Griffin realized life was too short to take for granted, to let dreams and opportunities pass him by. He enrolled in graduate school and began working toward his master's degree, with an eye toward becoming a college-level fire instructor. He also decided to take a stab at becoming an ultimate fighter and test his mettle in the cage.

Some of his fellow firefighters initially had a tough time believing Griffin was entering the world of ultimate fighting. It's not that they didn't think he was up to the challenge. He is a walking mass of coiled muscle. It's just that, well, he seemed like too nice a guy to revel in a sport Sen. John McCain once dubbed "human cockfighting."

Griffin says the sport has come a long way from its no-holds-barred past. The fighters are better trained, more professional, keen on strategy. Griffin certainly doesn't come across as a street brawler of old. He speaks in soft tones, punctuates his answers with "sir" and "ma'am" and has classical music greet callers on his cell phone.

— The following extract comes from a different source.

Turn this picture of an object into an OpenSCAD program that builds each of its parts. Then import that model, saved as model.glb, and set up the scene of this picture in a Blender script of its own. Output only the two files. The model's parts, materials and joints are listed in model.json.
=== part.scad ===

Trainer Robinson, who runs Charleston Krav Maga on Wappoo Road, says Griffin exemplifies the modern approach to the sport. Robinson, a third-degree black belt with 17 years of experience in martial arts, says Griffin takes every lesson to heart and relentlessly practices until he perfects each new technique.

"He's probably the fastest growing fighter I've ever seen," Robinson says. "He's going to go places."

Griffin says he draws inspiration from his fellow firefighters and his wife, Melissa, who has been in his corner from the start. Since last August, Griffin has compiled a record of three wins and one loss. He's also finished his master's degree and is about to get to work on a doctorate.

When he enters the cage, Griffin will be wearing a shirt memorializing the nine firefighters who died. The Fire Department's honor guard will accompany him as he enters the coliseum to the sound of bagpipes playing "Amazing Grace." It's his way of paying tribute, of making sure no one forgets.

"It means a lot to me," he says. "The whole reason I'm in there fighting is to keep their memories alive."